Couple of questions on flex track in this scale. I have a lot of experience with HO NS flex track, and as mentioned previously, very flexable and easy to work with. I am using battery power and have ordered LLagas creek code 250 Al "flex track" I will be doing a ladder roadbed to secure the track to and it seems like bending without a rail bender should be dooable. My question is with regard to curves. You all mention the ends will be straight when bending by hand. In HO I used to solder one section to the next and then bend the curve--effectively giving one long piece of track and a vey smooth curve. Any ideas how to do this with Al track? I don't think Al can be soldered, but somewhere I heard you could braze(?) Al. How do you do this? Would a mini torch do and what kind of solder do you use? Rail clamps might be useful, but without the need for electircal continuity it seems like an uneeded expense.
I have used AMS Narrow Gauge track with brass rail on my garden line here in New Zealand. The first batch of 150' laid last during the spring was very nice to work with extremly flexible "springy" rail no railbenders, however the rail in the second batch which arrived in March is less flexible tending to hold its shape when bent.
The other odd thing is that the rail section is very slightly heavier than that in the first batch, I suspect a different die may have been used as the rail joiners have been made to suit.
I run DCC without any problems & use ordinary rail joiners with graphite lubrication, though I have soldered jumpers across most of the joints bonded at the moment with a single feed at one end of the line, I will add some extra feeds once tracklaying is complete.

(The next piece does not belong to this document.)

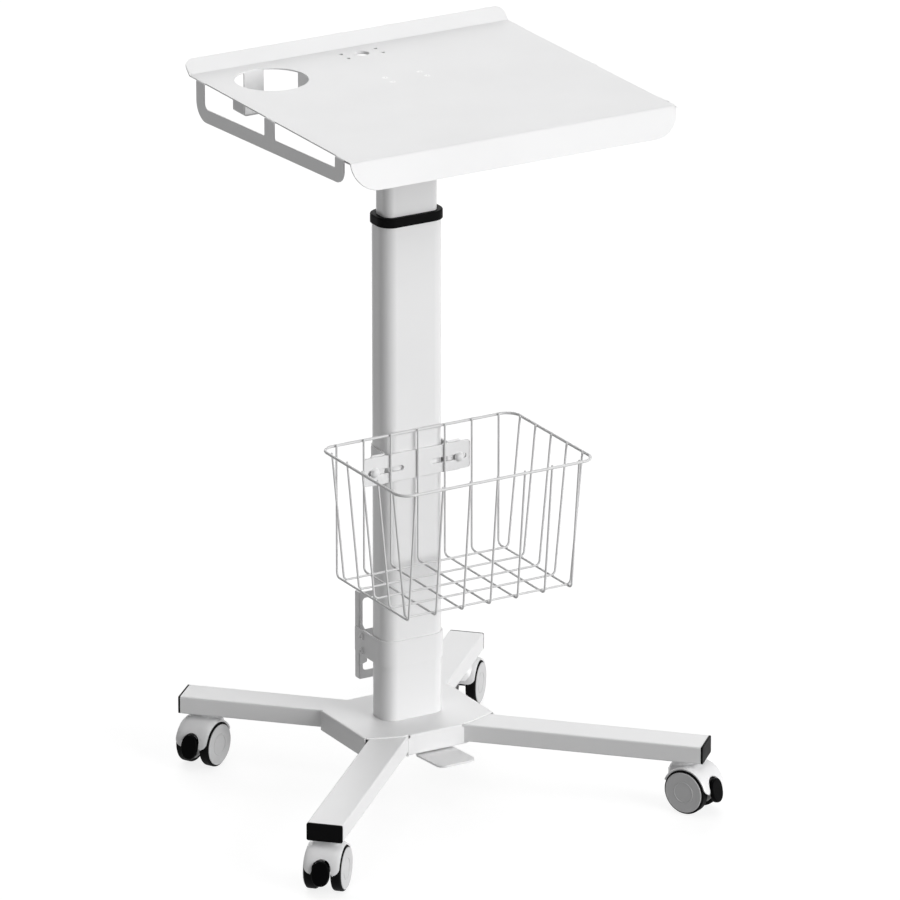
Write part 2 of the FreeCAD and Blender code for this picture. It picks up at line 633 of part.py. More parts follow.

Picked up a box of track from Mike at Kidmans tree farm and can say i will be buying more. I needed to put in a very large curve and after rebending several large radius curves i decided to hook 3 six ft. sections of the AMS togather and i was able to make the curve quite easily. I just clamped one end to my existing track and layed out my curve where it needed to be. I will be switching over all my track as money permits.